=== Data records ===
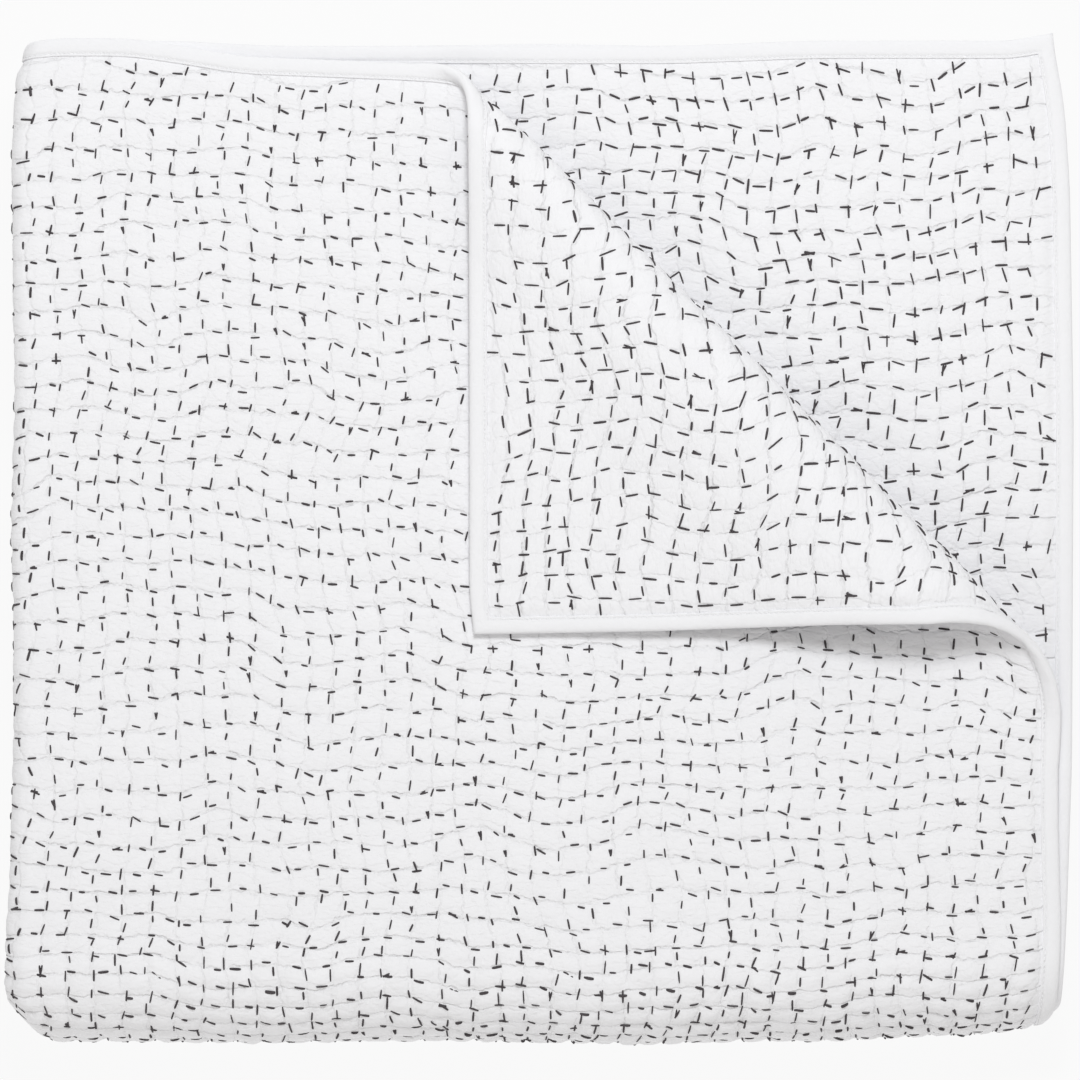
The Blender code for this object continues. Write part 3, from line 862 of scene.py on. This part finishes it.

---

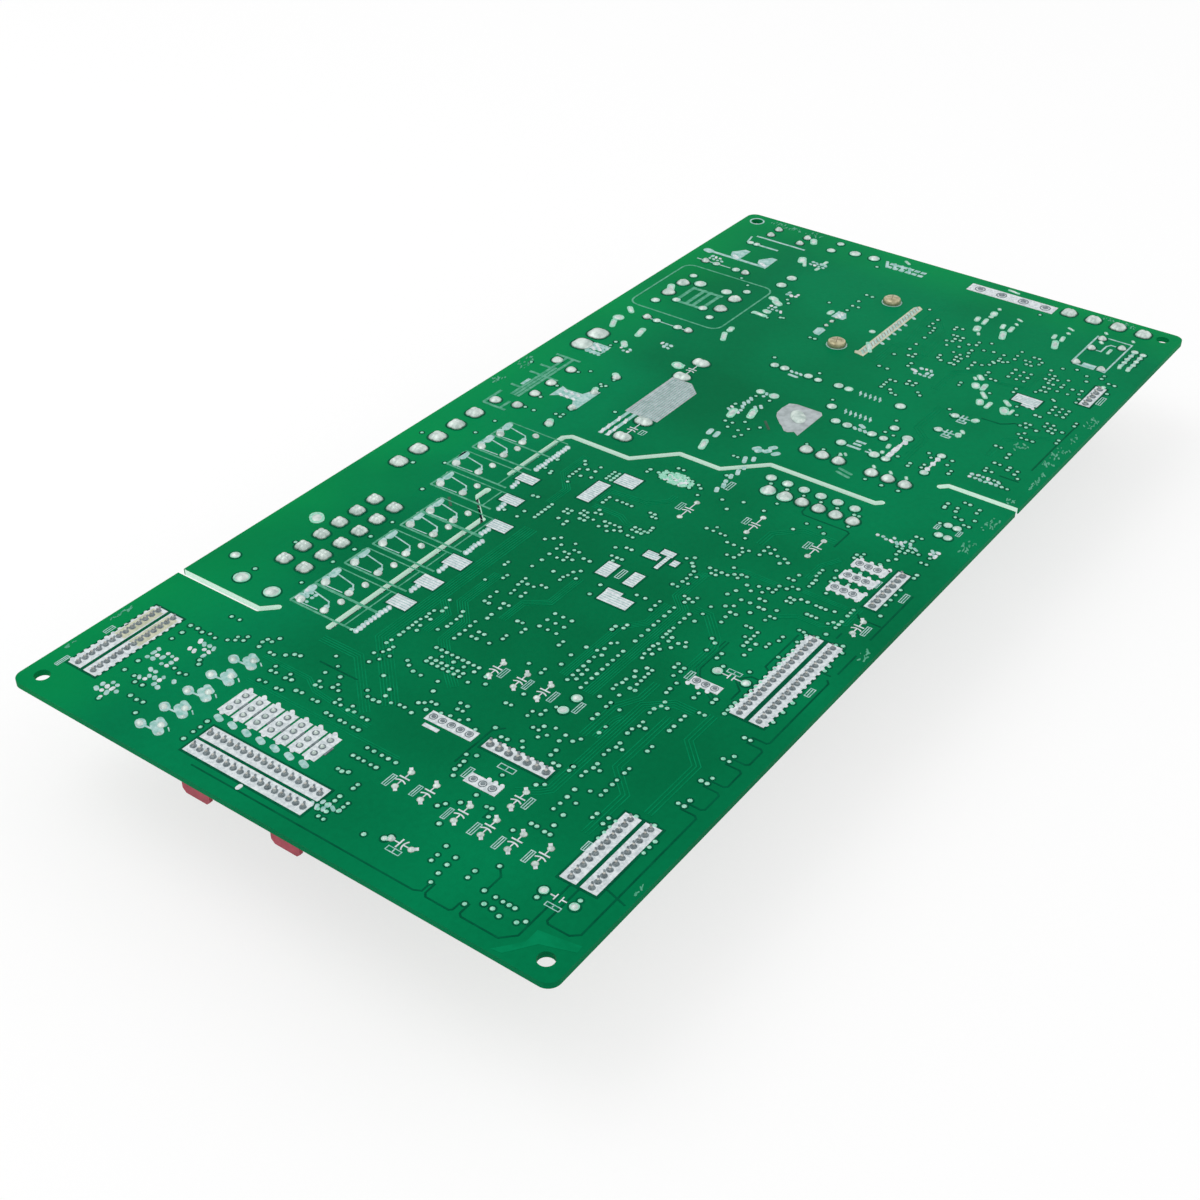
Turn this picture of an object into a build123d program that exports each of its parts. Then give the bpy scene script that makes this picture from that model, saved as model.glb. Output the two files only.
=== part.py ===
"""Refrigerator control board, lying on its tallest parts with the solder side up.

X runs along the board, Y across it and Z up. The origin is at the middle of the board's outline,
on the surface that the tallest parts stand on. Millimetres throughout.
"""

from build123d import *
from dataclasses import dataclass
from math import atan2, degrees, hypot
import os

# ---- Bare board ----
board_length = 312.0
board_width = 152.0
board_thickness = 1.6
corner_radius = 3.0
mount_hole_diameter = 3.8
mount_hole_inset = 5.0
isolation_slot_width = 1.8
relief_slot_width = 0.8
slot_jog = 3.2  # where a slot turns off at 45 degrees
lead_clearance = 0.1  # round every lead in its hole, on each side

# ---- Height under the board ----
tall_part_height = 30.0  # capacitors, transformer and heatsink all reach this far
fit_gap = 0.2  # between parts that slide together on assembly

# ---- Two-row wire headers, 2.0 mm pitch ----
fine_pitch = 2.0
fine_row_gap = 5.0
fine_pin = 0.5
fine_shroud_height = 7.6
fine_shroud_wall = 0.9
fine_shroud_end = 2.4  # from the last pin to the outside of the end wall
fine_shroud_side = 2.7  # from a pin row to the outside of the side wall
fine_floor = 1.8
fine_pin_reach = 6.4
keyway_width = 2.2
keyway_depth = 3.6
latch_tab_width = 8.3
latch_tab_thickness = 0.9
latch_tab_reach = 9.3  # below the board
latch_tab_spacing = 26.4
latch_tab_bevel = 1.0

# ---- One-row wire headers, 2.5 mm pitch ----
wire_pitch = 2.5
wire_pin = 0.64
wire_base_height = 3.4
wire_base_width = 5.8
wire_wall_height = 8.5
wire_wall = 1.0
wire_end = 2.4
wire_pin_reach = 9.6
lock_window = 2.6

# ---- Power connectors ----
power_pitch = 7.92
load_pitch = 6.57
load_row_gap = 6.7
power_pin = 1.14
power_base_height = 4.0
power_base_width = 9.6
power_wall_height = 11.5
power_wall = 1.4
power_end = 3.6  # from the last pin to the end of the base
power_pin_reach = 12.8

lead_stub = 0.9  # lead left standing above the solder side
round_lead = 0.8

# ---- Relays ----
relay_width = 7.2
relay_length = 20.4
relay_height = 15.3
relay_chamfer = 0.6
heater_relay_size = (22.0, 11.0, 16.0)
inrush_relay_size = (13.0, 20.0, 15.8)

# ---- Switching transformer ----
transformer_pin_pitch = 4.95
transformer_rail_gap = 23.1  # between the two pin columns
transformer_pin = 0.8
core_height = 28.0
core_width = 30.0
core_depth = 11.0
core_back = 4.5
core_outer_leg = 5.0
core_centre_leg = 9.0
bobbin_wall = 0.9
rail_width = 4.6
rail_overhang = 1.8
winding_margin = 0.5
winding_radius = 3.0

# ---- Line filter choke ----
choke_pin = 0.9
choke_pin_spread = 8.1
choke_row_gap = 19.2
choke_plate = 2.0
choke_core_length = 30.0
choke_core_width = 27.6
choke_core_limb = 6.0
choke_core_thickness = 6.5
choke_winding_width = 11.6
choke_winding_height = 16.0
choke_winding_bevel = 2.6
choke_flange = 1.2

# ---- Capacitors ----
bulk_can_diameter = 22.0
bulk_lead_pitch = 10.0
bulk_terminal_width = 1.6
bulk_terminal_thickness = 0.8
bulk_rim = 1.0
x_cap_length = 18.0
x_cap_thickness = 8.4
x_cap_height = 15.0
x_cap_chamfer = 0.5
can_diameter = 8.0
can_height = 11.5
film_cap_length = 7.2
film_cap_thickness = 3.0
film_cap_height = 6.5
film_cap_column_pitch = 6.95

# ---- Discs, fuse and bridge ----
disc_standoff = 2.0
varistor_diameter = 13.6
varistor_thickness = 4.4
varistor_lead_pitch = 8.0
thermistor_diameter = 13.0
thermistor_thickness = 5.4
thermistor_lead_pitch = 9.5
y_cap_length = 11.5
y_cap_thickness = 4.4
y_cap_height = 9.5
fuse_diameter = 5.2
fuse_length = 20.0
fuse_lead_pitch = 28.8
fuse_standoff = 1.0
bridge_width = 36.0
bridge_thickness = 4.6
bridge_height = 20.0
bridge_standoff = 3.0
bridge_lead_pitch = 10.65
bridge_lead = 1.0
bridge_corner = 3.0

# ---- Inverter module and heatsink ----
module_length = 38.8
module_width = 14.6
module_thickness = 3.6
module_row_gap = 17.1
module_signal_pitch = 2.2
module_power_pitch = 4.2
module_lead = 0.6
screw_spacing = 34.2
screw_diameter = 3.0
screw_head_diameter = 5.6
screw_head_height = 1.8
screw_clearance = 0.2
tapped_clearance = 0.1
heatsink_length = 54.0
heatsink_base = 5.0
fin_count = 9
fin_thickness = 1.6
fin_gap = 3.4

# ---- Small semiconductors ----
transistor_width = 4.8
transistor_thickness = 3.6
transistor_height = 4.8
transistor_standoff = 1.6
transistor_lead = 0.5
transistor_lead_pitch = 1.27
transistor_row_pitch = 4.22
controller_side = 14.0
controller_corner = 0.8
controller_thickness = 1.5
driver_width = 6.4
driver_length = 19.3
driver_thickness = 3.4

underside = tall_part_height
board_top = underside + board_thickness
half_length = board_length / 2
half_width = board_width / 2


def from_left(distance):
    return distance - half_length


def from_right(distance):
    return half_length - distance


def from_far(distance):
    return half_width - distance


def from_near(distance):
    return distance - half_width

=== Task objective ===
Transcribe precisely the lines between the one that contains "Turn this picture" and the one that contains "fit_gap = 0.2", counting those two lines as part of the range.

=== Result of this exercise ===
Turn this picture of an object into a build123d program that exports each of its parts. Then give the bpy scene script that makes this picture from that model, saved as model.glb. Output the two files only.
=== part.py ===
"""Refrigerator control board, lying on its tallest parts with the solder side up.

X runs along the board, Y across it and Z up. The origin is at the middle of the board's outline,
on the surface that the tallest parts stand on. Millimetres throughout.
"""

from build123d import *
from dataclasses import dataclass
from math import atan2, degrees, hypot
import os

# ---- Bare board ----
board_length = 312.0
board_width = 152.0
board_thickness = 1.6
corner_radius = 3.0
mount_hole_diameter = 3.8
mount_hole_inset = 5.0
isolation_slot_width = 1.8
relief_slot_width = 0.8
slot_jog = 3.2  # where a slot turns off at 45 degrees
lead_clearance = 0.1  # round every lead in its hole, on each side

# ---- Height under the board ----
tall_part_height = 30.0  # capacitors, transformer and heatsink all reach this far
fit_gap = 0.2  # between parts that slide together on assembly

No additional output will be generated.